Uniflow uses a multi-table DynamoDB design with 6 dedicated tables. Each entity type has its own table for clarity and independent scaling.

TablePKSKGSIDescription
profilesTableuserId (S)sortKey (S)User profile (META) and event history (EVENT#ts#id). TTL enabled, PITR
identityTableanonymousId (S)Maps anonymous visitor → known userId
sourcesTableid (S)writeKeyHashIndex on writeKeyHashEvent sources with write-key auth
destinationsTableid (S)Destination connector configurations
segmentsTableid (S)Segment definitions (rules)
segmentMembersTablesegmentId (S)userId (S)User-segment membership records

All tables use PAY_PER_REQUEST billing and RETAIN removal policy.

Table: profilesTable
Key: { userId: "user_123", sortKey: "META" }
→ Returns merged profile with all traits
Table: profilesTable
Key: { userId: "user_123", sortKey begins_with "EVENT#" }
→ Returns all events for user, sorted by timestamp
Table: identityTable
Key: { anonymousId: "abc-123" }
→ Returns the linked userId for an anonymous visitor
Table: sourcesTable
GSI: writeKeyHashIndex
Key: { writeKeyHash: "<sha256>" }
→ Returns the source matching a write key
Table: segmentMembersTable
Key: { segmentId: "seg_456" }
→ Returns all users in a segment

Raw events are also stored in S3 via Kinesis Firehose in GZIP-compressed NDJSON format, partitioned by date:

s3://uniflow-events-{account}/
raw/
year=2025/
month=03/
day=08/
events-00001.json.gz

This data lake powers the Glue PySpark audience builder for segment evaluation.
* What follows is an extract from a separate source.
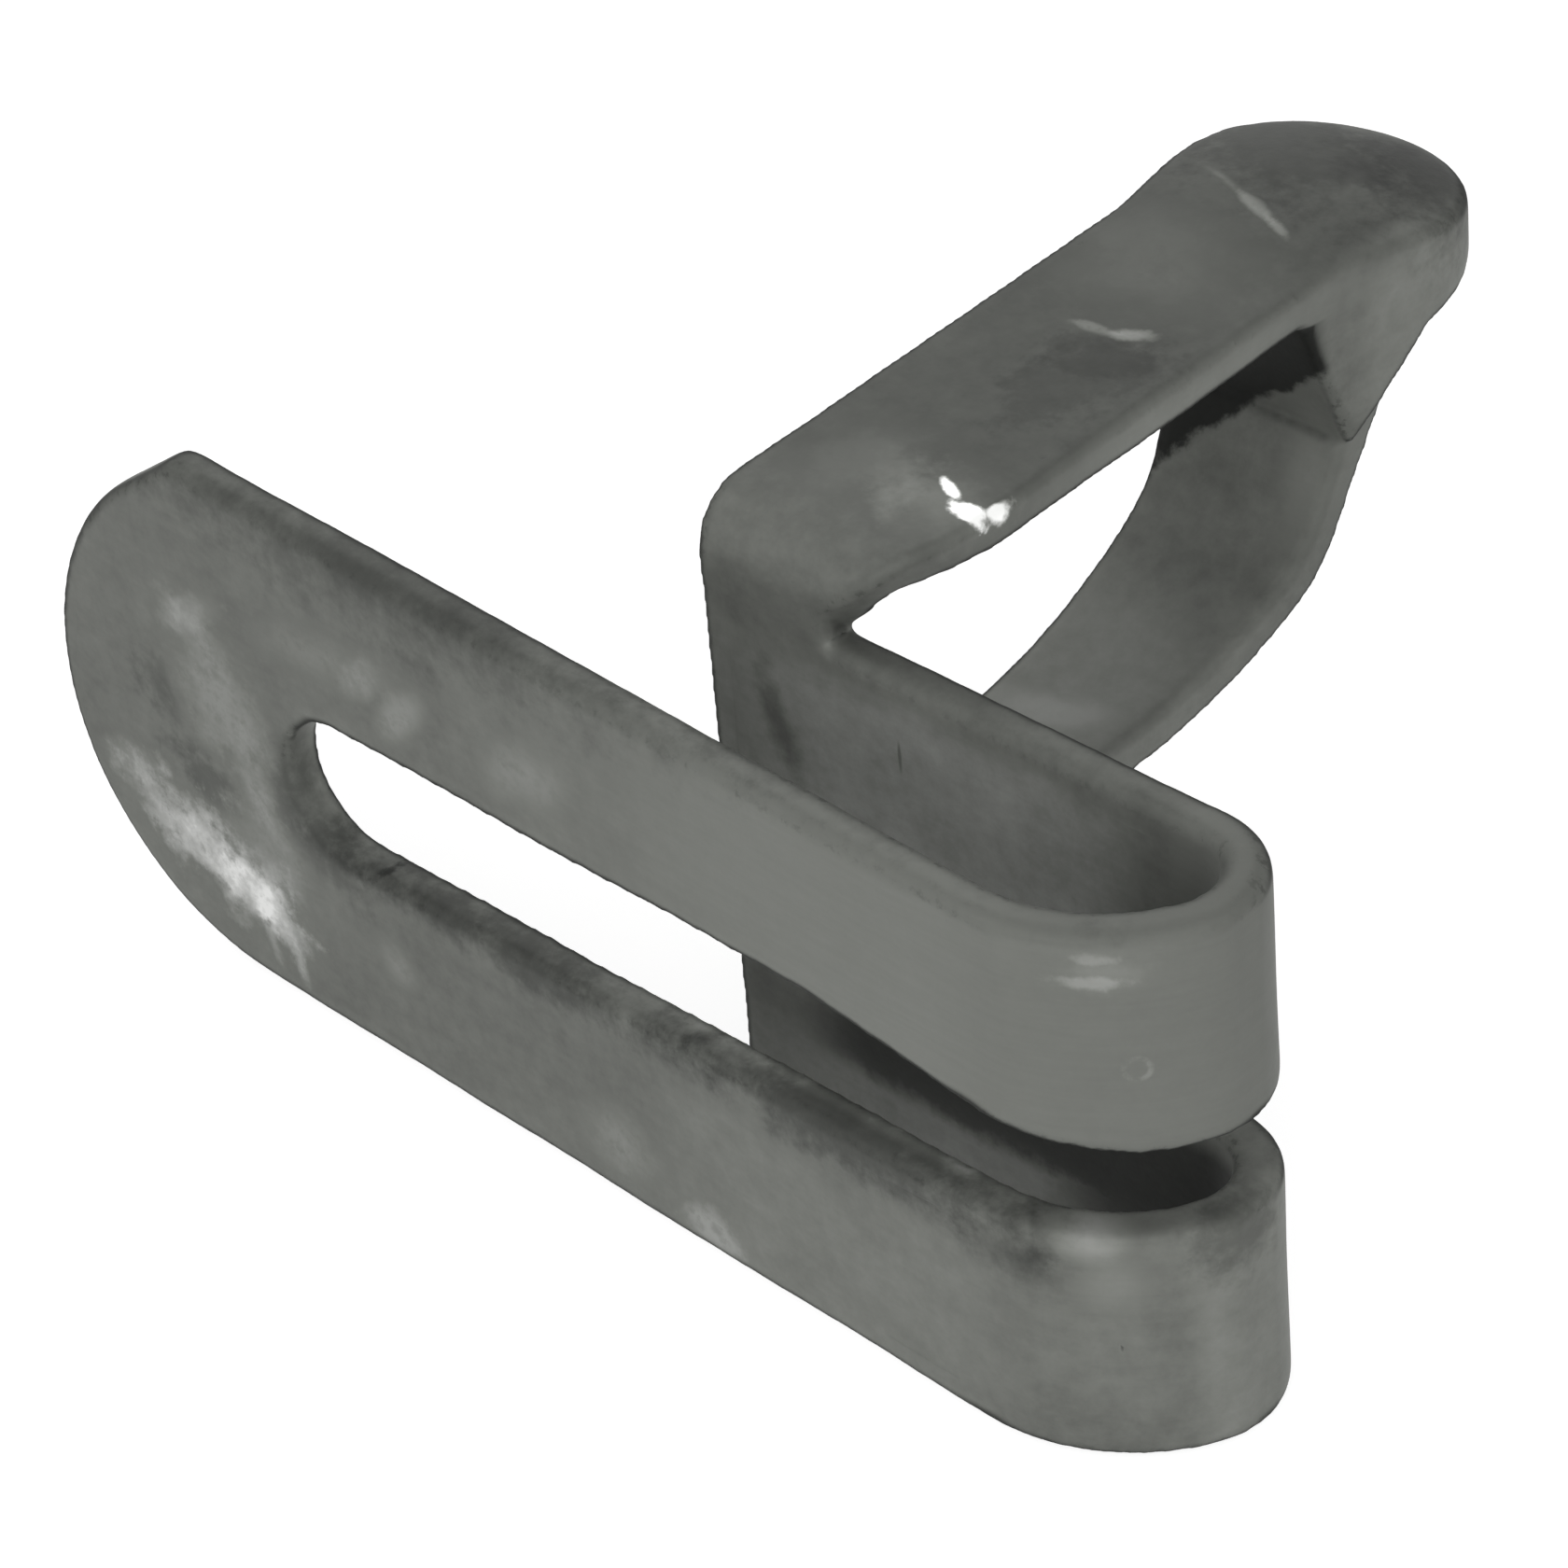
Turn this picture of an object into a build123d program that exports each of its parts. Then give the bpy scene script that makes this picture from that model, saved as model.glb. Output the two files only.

A Glue Catalog table provides the schema for SQL access. Segment membership results are also written to S3 as Parquet files under s3://{processed-bucket}/segments/{segment_id}/members.parquet.

DynamoDB is provisioned with PAY_PER_REQUEST (on-demand) billing, so you only pay for actual reads and writes. There is no capacity planning required.